The Affordable Care Act, also known as Obamacare, provided states with funding to expand their Medicaid programs. Colorado did so enthusiastically, although other federal assistance programs, like SNAP in particular, may have fallen by the wayside.

“With the ACA expansion, there was very high, top-down pressure to enroll as many people as possible,” said McClurg. “SNAP wasn’t the high priority that Medicaid was, but we’re incredibly hopeful that’s starting to change.”

“Historically, getting people access to food assistance has not been a priority in Colorado, and I don’t know why,” said Webster. “Access to stable and healthy food has all of these long-term health benefits. In my view, it’s a no-brainer.”

Medicaid and SNAP are administered by different state agencies.

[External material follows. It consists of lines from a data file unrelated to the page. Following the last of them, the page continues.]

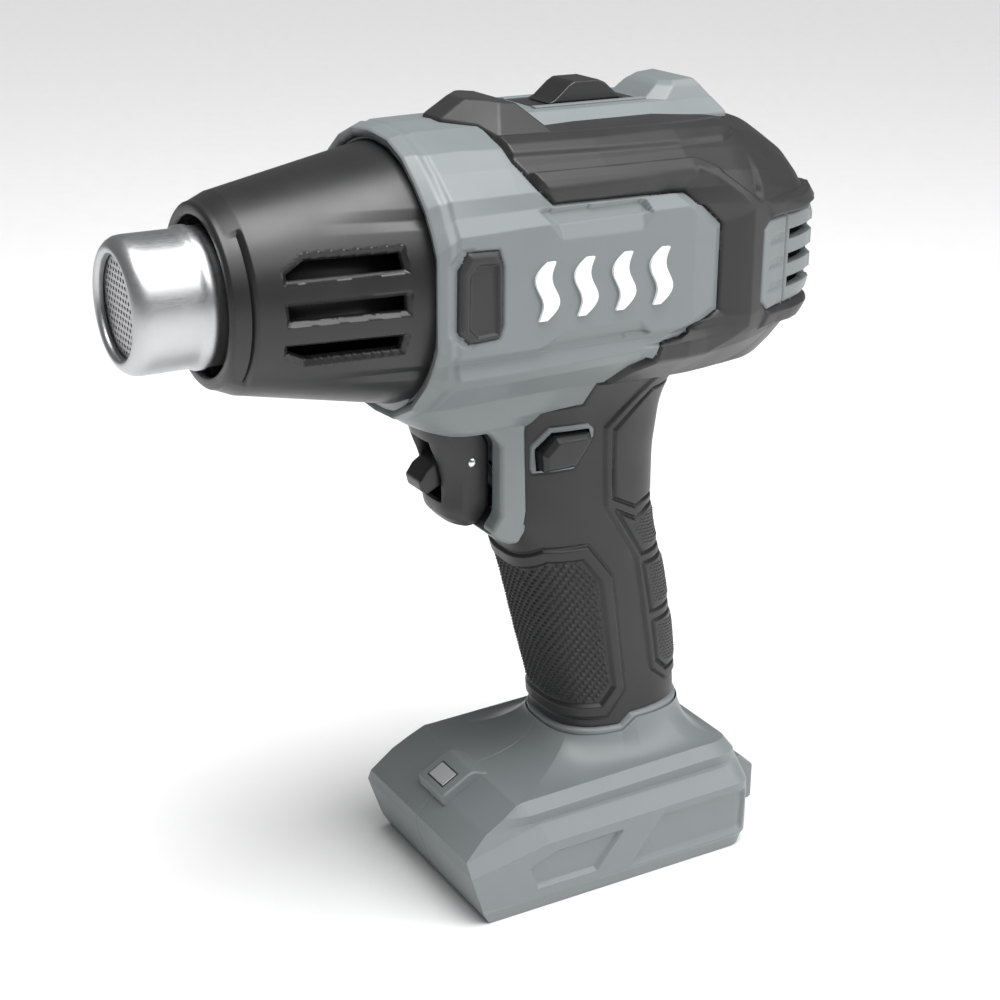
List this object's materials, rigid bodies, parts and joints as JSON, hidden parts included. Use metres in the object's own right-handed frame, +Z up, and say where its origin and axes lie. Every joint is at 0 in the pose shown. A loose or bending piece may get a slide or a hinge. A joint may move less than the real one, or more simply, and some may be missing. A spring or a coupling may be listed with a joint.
{
  "type": "heat gun",
  "caption": "Cordless pistol-grip heat gun with a steel nozzle in a black guard, grey and black body, sprung trigger with safety lever, and a sliding-battery foot.",
  "frame": {"origin": "middle of the bounding box at the underside of the foot", "axes": "-X out of the nozzle, +Z up from foot to barrel, -Y the user's left-hand side"},
  "size_m": [0.2198, 0.086, 0.2545],
  "materials": {
    "grey_shell": "satin",
    "soft_black": "matte",
    "black_plastic": "satin",
    "nozzle_steel": "satin",
    "screw_steel": "satin",
    "mica": "matte",
    "heater_wire": "satin",
    "motor_steel": "satin",
    "motor_iron": "satin",
    "white_print": "satin",
    "board_green": "satin",
    "copper": "satin",
    "lens_clear": "gloss",
    "wire_cover": "satin"
  },
  "bodies": {
    "housing": {"left_housing": "grey_shell", "right_housing": "grey_shell", "left_grip_cover": "soft_black", "right_grip_cover": "soft_black", "housing_screws": "screw_steel", "nozzle_tube": "nozzle_steel", "nozzle_grille": "nozzle_steel", "heater_sleeve": "mica", "heater_core": "mica", "heater_windings": "heater_wire", "heater_flange": "mica", "thermal_cutout": "heater_wire", "nozzle_guard": "black_plastic", "air_duct": "black_plastic", "motor_can": "motor_steel", "motor_end_cap": "black_plastic", "front_bearing": "screw_steel", "rear_bearing": "screw_steel", "motor_bracket": "black_plastic", "rear_grille": "grey_shell", "rear_lips": "soft_black", "roof_rail": "grey_shell", "front_cap": "soft_black", "left_panel": "grey_shell", "right_panel": "grey_shell", "left_pad": "soft_black", "right_pad": "soft_black", "left_emblem": "white_print", "right_emblem": "white_print", "left_grip_pad": "soft_black", "right_grip_pad": "soft_black", "palm_pads": "soft_black", "trigger_spring": "screw_steel", "switch_module": "black_plastic", "lock_frames": "grey_shell", "control_board": "board_green", "board_parts": "black_plastic", "terminal_block": "black_plastic", "terminal_blades": "copper", "battery_rails": "grey_shell", "lamp_bezel": "grey_shell", "lamp_board": "board_green", "lamp_lens": "lens_clear", "foot_plates": "grey_shell", "rear_bumper": "grey_shell", "handle_wires": "wire_cover", "motor_wires": "wire_cover", "heater_wires": "wire_cover"},
    "trigger": {"trigger": "black_plastic", "lever_pin": "screw_steel", "lever_spring": "screw_steel"},
    "safety_lever": {"safety_lever": "black_plastic"},
    "lock_button": {"lock_button": "black_plastic"},
    "selector": {"selector_slider": "black_plastic"},
    "rotor": {"fan_impeller": "black_plastic", "motor_shaft": "screw_steel", "motor_armature": "motor_iron"}
  },
  "joints": [
    {"name": "trigger_pull", "type": "slide", "parent": "housing", "child": "trigger", "axis": [1, 0, 0], "range_m": [0, 0.005], "stiffness_N_per_m": 900, "springref_m": -0.002, "deforming": ["trigger_spring"]},
    {"name": "safety_lever_press", "type": "hinge", "parent": "trigger", "child": "safety_lever", "pos_m": [-0.00695, 0, 0.1455], "axis": [0, 1, 0], "range_deg": [-14, 0], "stiffness_Nm_per_rad": 0.03, "springref_deg": 8.59},
    {"name": "lock_push", "type": "slide", "parent": "housing", "child": "lock_button", "axis": [0, 1, 0], "range_m": [0, 0.004]},
    {"name": "selector_shift", "type": "slide", "parent": "housing", "child": "selector", "axis": [1, 0, 0], "range_m": [-0.004, 0.004]},
    {"name": "fan_spin", "type": "hinge", "parent": "housing", "child": "rotor", "pos_m": [0.02705, 0, 0.2035], "axis": [1, 0, 0], "continuous": true}
  ]
}
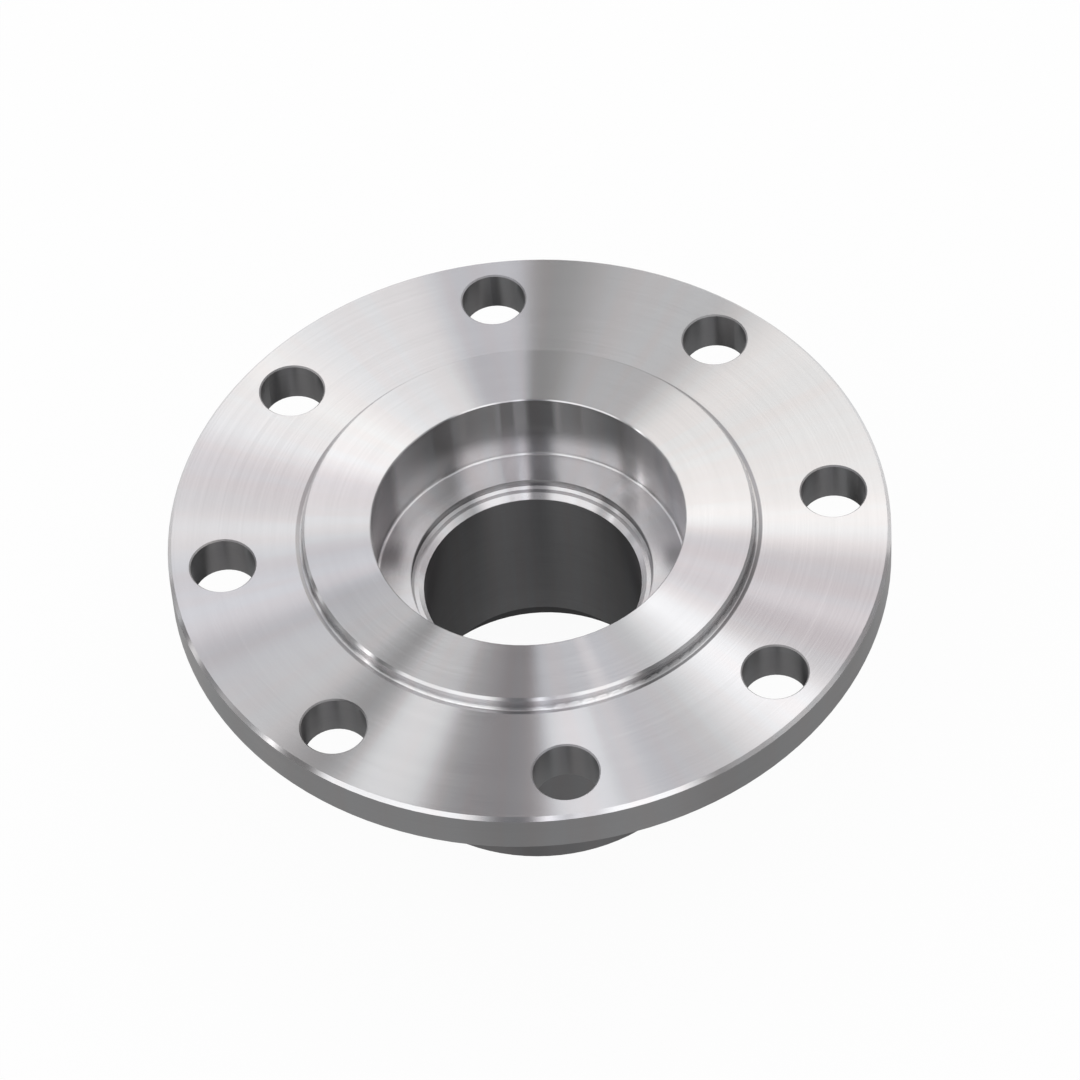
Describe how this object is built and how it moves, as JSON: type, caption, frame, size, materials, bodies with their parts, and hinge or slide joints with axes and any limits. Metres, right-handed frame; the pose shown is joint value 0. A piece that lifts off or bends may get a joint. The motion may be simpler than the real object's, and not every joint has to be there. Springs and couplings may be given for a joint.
{
  "type": "pipe flange",
  "caption": "Round turned steel pipe flange with a raised joint face, a ring of bolt holes, a stepped central bore and a plain cylindrical hub.",
  "frame": {"origin": "centre of the hub's end face, on which the flange stands", "axes": "+Z along the flange's axis, out of the raised joint face; +X through a bolt hole"},
  "size_m": [0.2, 0.2, 0.091],
  "materials": {
    "turned_steel": "turned, satin"
  },
  "bodies": {
    "root": {"flange": "turned_steel"}
  },
  "joints": []
}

Lately, the two have been working on ways to bridge the gap between food assistance and health coverage that widened during years of frenzied Medicaid enrollments.

“The state leadership is starting to internalize that message, and from there it needs to trickle down to counties,” said McClurg. “What’s needed is a clearer mandate from the state.”

In Summit County, Whitaker said, the Human Services department has been working to partner with groups like FIRC and the Summit County Care Clinic to encourage cross-enrollments, where people can apply for Medicaid and SNAP at the same time if they qualify for both.

“We would encourage anyone and everyone to come in or reach out to our community partners,” he said. “We’re here, we’re available, and we’ll sit down with anyone to see if they’re eligible.”